Ancak Tahran’daki toplantıda Sayın Cumhurbaşkanımız tanıtımı böyle yapmadı. Rütbe ve kıdeme haksızlık etmemek için üyelerimizi bir sağdan, bir soldan tanıttı. Bu durum İran Cumhurbaşkanı Hatemi’nin gözünden tabii ki kaçmadı ve düşüncesini şu sözlerle dile getirdi:
- Dostum Sezer! Çok dengeci ve eşitlikçi bir insan olduğunuzu duymuştum. Bugün bu özelliğinizi bir kez daha gösterdiniz.

"Güzel söz" yaşamımızda hayat bulmadığı sürece kuru gürültüden ibarettir.



Telefondaki dostumuz, Ankara Hukuk Fakültesi’nin 1962 yılı mezunlarından... Zafer kazanmış komutan edasıyla arama nedenini anlatıyor.
- Cumhurbaşkanımız Ahmet Necdet Sezer , Anayasa Mahkemesi Başkanı Mustafa Bumin ve Yüksek Seçim Kurulu Başkanı Tufan Algan bizim sınıftandır. Dün bir başkan daha çıkardık. Sami Selçuk’un emekliye ayrılması üzerine Yargıtay Başkanlığı’na seçilen Eraslan Özkaya da bizim sınıftan. 1962 Ankara Hukuk mezunu... Devleti ele geçirme yolunda (!) adım adım ilerliyoruz, öteki sınıflara duyurulur.

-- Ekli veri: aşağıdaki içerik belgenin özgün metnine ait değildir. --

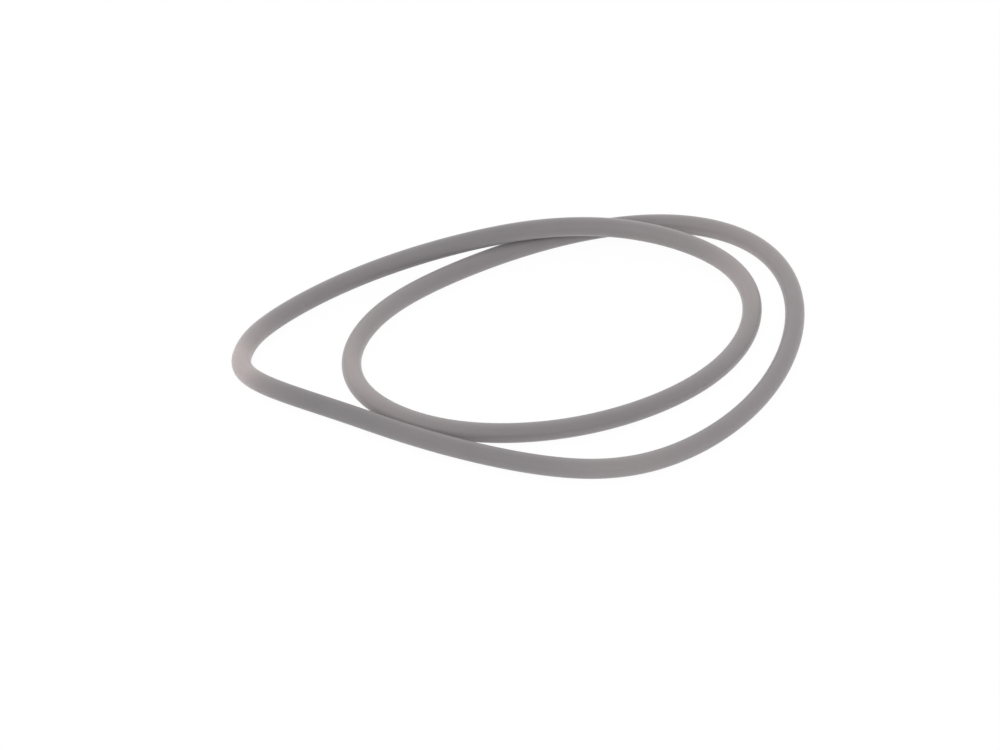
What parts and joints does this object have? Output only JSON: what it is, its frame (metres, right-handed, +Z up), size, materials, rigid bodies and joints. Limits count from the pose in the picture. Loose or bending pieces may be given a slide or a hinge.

Fatih Sultan Mehmet Köprüsü onarıma alındı. Tek şeridin kapatılması hem köprü üzerinde hem köprüye bağlanan yollarda trafiği felç ediyor. Onarımın üç ay süreceğini duyan araç sahipleri çıldırma aşamasında.. Daha da çıldırtıcı olan onarımın 10 - 15 işçiyle sürdürülmesi... Kimi okurlar trafiği hafifletilmesi için her iki köprüden geçişin ücretsiz olmasını önerirken... Okurumuz Y. İnan Atila:
- Yoksa bu çile halka üçüncü köprünün gerekliliğini inandırmak isteyenlerin marifeti mi diye soruyor.
Çok muhtemeldir.

Batan bankalar kervanına 25’inci vagon olarak Pamukbank ekleniyor... Fakirlik sınırında yaşayan ve ayak topundan başka umudu kalmamış halkın sırtına kaşla göz arasında 2 milyar dolar daha yükleniyor...
Ekonomi kayalıklara doğru sürükleniyor...
Kaptan mı? Ülkenin kaptanı da tabii boş durmuyor...
O da hayatını tehlikeye atarak "çıkış" denemeleri yapıyor...
Ekonomik krizden çıkış.. Siyasi krizden çıkış...
Hayır hayır... Başbakan’ın çabası daha başka bir alanda..
O "evden çıkış" denemeleri yapıyor...
Ailenin sağ kolu Emrehan Halıcı bir gün önce muştulamıştı:
- Sayın Başbakan yarın Grup toplantısına katılabilir...
Dün bütün dikkatler ORAN’a çevrildi...
Lakin Başbakan yine evden çıkmadı... Çıkamadı...
Sorulduğunda şöyle cevap verdi:
- Doğrusu sabrım artık tükeniyor. Bir an önce mesaiye dönmek istiyorum. Ama doktorlar ayın 27’sine kadar bu tür toplantılara katılmama izin vermiyorlar.
Önemli olan nedir? Elbette ne ekonomik kriz, ne siyasi kriz
Önemli olan Başbakan’ın başbakanlık koltuğunu kaptırmamasıdır...
Bir ömür boyu rüyası görülmüş, gençlik yıllarında topu topu bir iki yıl yakalanmış koltuk, Tanrı tarafından yaşamın son yıllarında nasip edilmiş. Ülke krizde diye bırakılır mı?
Varsın İdam kalkmasın. Varsın AB treni kaçsın. Varsın ekonomi batsın. Varsın ülke Arjantin olsun.
Koltuk ele geçmiş. Kaçırılır mı?
Rahşan Hanımın eşini Başbakan olarak görme isteğinden daha önemli ne olabilir şu tuhaf ülkede... Ayrıca haramzade takımı böyle sol maskeli sağ lideri bir daha nereden bulur?

Konrad Adenauer Vakfı ile Gazeteciler Cemiyeti’nin ortak düzenlediği Alman - Türk gazeteciler semineri, Antalya’da Kilikya Otel’de başladı. Toplantının ilk oturumunda "11 Eylül’den sonra Türkiye’nin konumu" tartışılırken Milliyet’in Berlin muhabiri Mehmet Aktan dedi ki:
- Almanya hükümeti Müslümanlarla diyalog için muhatap aramaya başladı. Bulamadı. Gitti Almanya’daki "Müslümanlar Merkez Konseyi" adındaki bir örgütün Suudi Arabistanlı başkanı Nadeem Elyas’ı seçti. Oysa Almanya’da iki milyon Müslüman Türk var.